Aim of the task: Extract the complete listing and repeat it word for word.

** START **

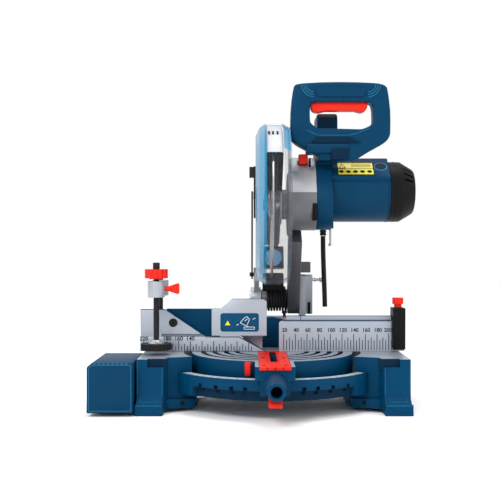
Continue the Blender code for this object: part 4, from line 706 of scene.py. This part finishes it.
extension_marks = together(*[
    squared_stock(-0.284 + i * 0.0072, -0.2795 + i * 0.0072, -0.1306, -0.1298, 0.0826, 0.0842)
    for i in range(8)])
fitted("extension_marks", extension_marks, "extension", [edge_highlight])
extension_rods = together(round_stock("X", (-0.055, 0.020), 0.0040, -0.282, -0.110, 32, ease=0.0004),
    round_stock("X", (-0.015, 0.020), 0.0040, -0.282, -0.110, 32, ease=0.0004),
    round_stock("Y", (-0.276, 0.020), 0.0036, -0.055, -0.015, 24))
fitted("extension_rod_detailed", extension_rods, "extension", [zinc_plate], ["extension_rod"])


# ------------------------------------------------------------------ vise
# Hold-down on the left wing: a black steel post, an aluminium arm, and a black spindle with a red fluted knob,
# a swivel and a ribbed rubber pad.
vise_x = -0.194
screw_axis = (vise_x, -0.040)
cast_silver = Finish("cast_silver", Metallic=0.4)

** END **

Exercise answer:
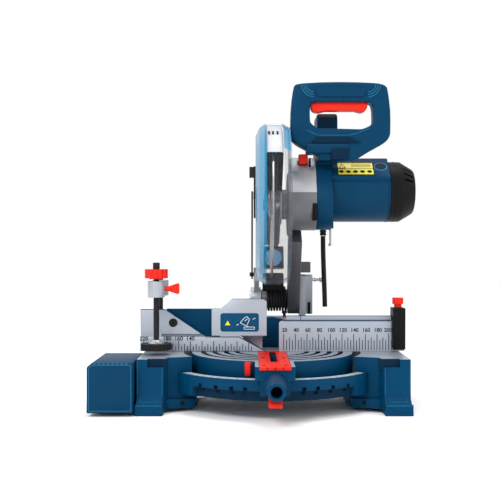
Continue the Blender code for this object: part 4, from line 706 of scene.py. This part finishes it.
extension_marks = together(*[
    squared_stock(-0.284 + i * 0.0072, -0.2795 + i * 0.0072, -0.1306, -0.1298, 0.0826, 0.0842)
    for i in range(8)])
fitted("extension_marks", extension_marks, "extension", [edge_highlight])
extension_rods = together(round_stock("X", (-0.055, 0.020), 0.0040, -0.282, -0.110, 32, ease=0.0004),
    round_stock("X", (-0.015, 0.020), 0.0040, -0.282, -0.110, 32, ease=0.0004),
    round_stock("Y", (-0.276, 0.020), 0.0036, -0.055, -0.015, 24))
fitted("extension_rod_detailed", extension_rods, "extension", [zinc_plate], ["extension_rod"])


# ------------------------------------------------------------------ vise
# Hold-down on the left wing: a black steel post, an aluminium arm, and a black spindle with a red fluted knob,
# a swivel and a ribbed rubber pad.
vise_x = -0.194
screw_axis = (vise_x, -0.040)
cast_silver = Finish("cast_silver", Metallic=0.4)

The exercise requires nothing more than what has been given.